Scott O’Connell also criticized the board for “circumventing a public discussion and direct referendum on the issue” by moving forward with the bond sale. The board approved the sale at a Feb. 12 meeting.

O’Connell’s comments, at a January public hearing held by the board, were posted on the Downers Grove Watch website, a local fiscal watchdog group.


Doug Purcell

In his testimony, O’Connell said that the seven-member board failed to investigate other options, including using existing reserves before voting to raise the money for the addition.

According to a statement released by the board, $2.24 million of the $2.8 million in general obligation bonds will add three classrooms, ADA-compliant bathrooms and a flexible resource space to the school’s east side. The bond sale proceeds will also fund electrical/mechanical work at Fairmount Elementary School, playground curbing and asphalt at Lester, and fire alarm updates at Kingsley Elementary School.

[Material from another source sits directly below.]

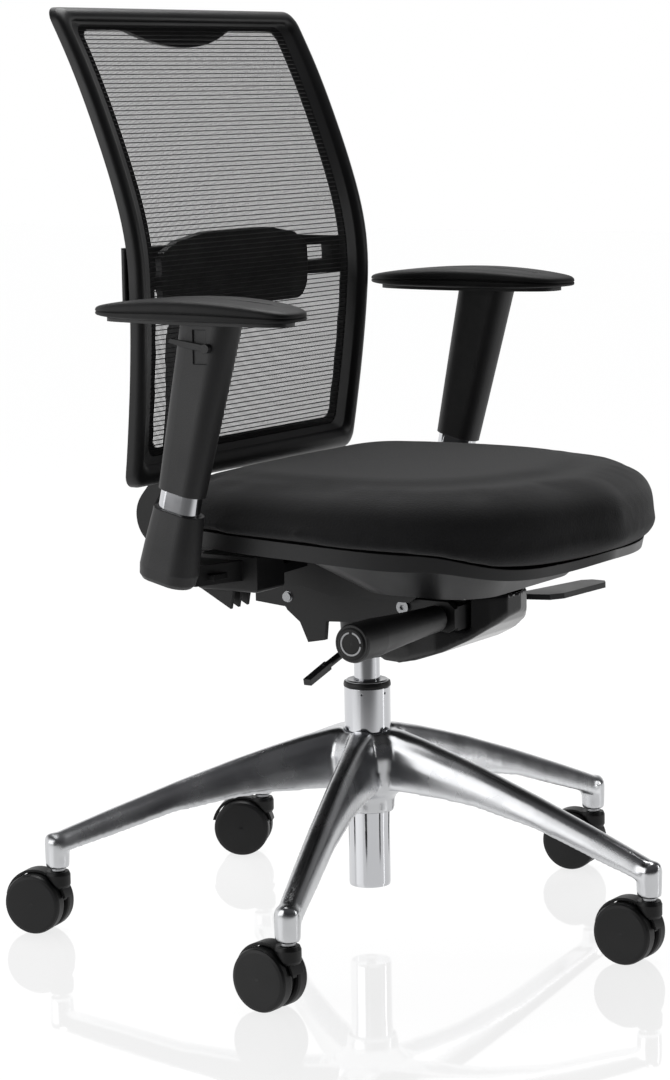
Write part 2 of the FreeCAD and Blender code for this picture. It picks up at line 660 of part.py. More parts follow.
def make_arm_pad():
    slab = plan_plate(pad_outline(), PAD_Z, 700, True)
    top = [(-112, 684), (-60, 693), (20, 696.5), (100, 693), (149, 686)]
    low = [(-112, 676), (-60, PAD_Z), (20, PAD_Z), (100, PAD_Z), (149, 677)]
    body = slab.common(band(top, low, 200, 330))
    upper = [e for e in body.Edges if e.CenterOfMass.z > 684 and e.Length > 60]
    return soften(body, upper, 5)


def main():
    save(make_star(), "star_base")
    save(make_column(), "column_tube")
    save(make_collar(), "column_collar")
    save(make_bush(), "guide_bush")
    save(make_bearing(), "thrust_bearing")
    save(make_stems(), "castor_stems")
    save(make_rod(), "piston_rod")
    save(make_gas(), "gas_cylinder")
    save(make_valve(), "valve_pin")
    hood, axle, wheels = make_hood(), make_axle(), (make_wheel(1), make_wheel(-1))
    for i, tag in enumerate("abcde"):
        save(placed(hood, i), "castor_hood_" + tag)
        save(placed(axle, i), "castor_axle_" + tag)
        save(placed(wheels[0], i), "wheel_%s_left" % tag)
        save(placed(wheels[1], i), "wheel_%s_right" % tag)
    save(make_housing(), "mechanism_housing")
    save(make_pins(), "pivot_pins")
    save(make_belly(), "belly_cover")
    save(make_height_lever(), "height_lever")
    save(make_lock_lever(), "lock_lever")
    save(make_knob(), "tension_knob")
    save(make_knob_cap(), "knob_cap")
    save(make_tension_shaft(), "tension_shaft")
    save(make_carrier(), "back_carrier")
    save(make_yoke(), "back_yoke")
    save(make_frame(), "back_frame")
    save(make_mesh(), "back_mesh")
    save(make_crossbar(), "back_crossbar")
    save(make_screws(), "back_screws")
    save(make_lumbar(), "lumbar_pad")
    save(make_seat_plate(), "seat_plate")
    save(make_shell(), "seat_shell")
    save(make_cushion(), "seat_cushion")
    save(make_depth_lever(), "depth_lever")
    pieces = (("arm_bracket", make_bracket()), ("arm_boot", make_boot()), ("arm_post", make_post()),
              ("arm_sleeve", make_sleeve()), ("arm_pad", make_arm_pad()), ("arm_button", make_button()))
    for name, shape in pieces:
        save(shape, name + "_left")
        save(mirror(shape), name + "_right")


main()
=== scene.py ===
# %% [markdown]
# # A swivel task chair, finished in Blender
# The engineering model gives every hard part its true size and place. This lesson adds what the eye
# needs: blended castings, a fabric cushion, a back of real threads, and finishes worked out from
# what each material is. Everything is in metres, with +Z up, and the sitter faces -Y.

# %% Load the frame
import math

import bmesh
import bpy
import numpy as np
from mathutils import Matrix, Vector


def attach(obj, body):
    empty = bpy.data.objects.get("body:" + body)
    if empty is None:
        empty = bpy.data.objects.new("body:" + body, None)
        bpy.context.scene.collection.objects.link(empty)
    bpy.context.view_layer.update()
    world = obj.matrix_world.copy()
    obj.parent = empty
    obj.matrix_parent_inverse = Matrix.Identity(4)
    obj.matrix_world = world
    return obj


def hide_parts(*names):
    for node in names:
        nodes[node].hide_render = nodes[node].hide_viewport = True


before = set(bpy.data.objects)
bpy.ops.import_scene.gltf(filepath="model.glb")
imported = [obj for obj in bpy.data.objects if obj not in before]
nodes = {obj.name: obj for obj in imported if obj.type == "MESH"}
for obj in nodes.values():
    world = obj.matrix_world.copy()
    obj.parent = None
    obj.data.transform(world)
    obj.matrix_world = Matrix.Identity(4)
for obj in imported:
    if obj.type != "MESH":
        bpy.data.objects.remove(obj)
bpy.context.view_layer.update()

# %% [markdown]
# ## Camera and studio
# The chair stands on a glossy white floor in a white studio. Polished metal only looks like metal
# when it has something dark and something bright to reflect, so the world is white low down behind
# the chair, dark before it on the right as the lens sees it, and dark grey higher up. A broad soft box
# hangs overhead, another stands left and a narrow one stands right.

# %% Camera
scene = bpy.context.scene
EYE = Vector((-2.75294, -1.72018, 0.90050))
RIGHT = Vector((0.53613, -0.84397, -0.01651))
UP = Vector((0.13222, 0.06465, 0.98910))
BACK = Vector((-0.83371, -0.53247, 0.14625))
LENS_MM = 102.2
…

O’Connell said that circumventing voter approval on the bonds – 4,000 signatures would have been needed to get the question on the November ballot – cost the taxpayers a lot more in the long run.  

“A voter-approved referendum question would actually cost the property owners of this community … which includes each board member as well as the superintendent … $2,000,000 less than the cheapest option available to this board via a back-door bond sale,” O’Connell said.

Finally, O’Connell said that 20 percent of the $2.8 million raised is not matched to any portion of the project.

“If the true purpose for the Working Cash Fund bond sale is for projects (and not for “working cash purposes”), as twisted as that interpretation may be, then the amount this board can legally and honestly sell must reasonably conform to the amount that is needed,” he wrote in a February 12 post to the Downers Grove Watch website. “That amount is currently $2,255,000. If the board desires to sell the Series 2018 non-referendum bond for additional projects, hold another BINA hearing to comply with all of the procedural requirements for issuing debt. If you ignore this recommendation, you run the risk of knowingly, willingly and intentionally selling bonds for no stated purpose, which may be construed in Wheaton, Elgin or Springfield to be fraudulent.”

Neither Doug Purcell, Downers Grove school board president,  nor Megan Hewitt, community relations coordinator for the district, responded to requests for comment.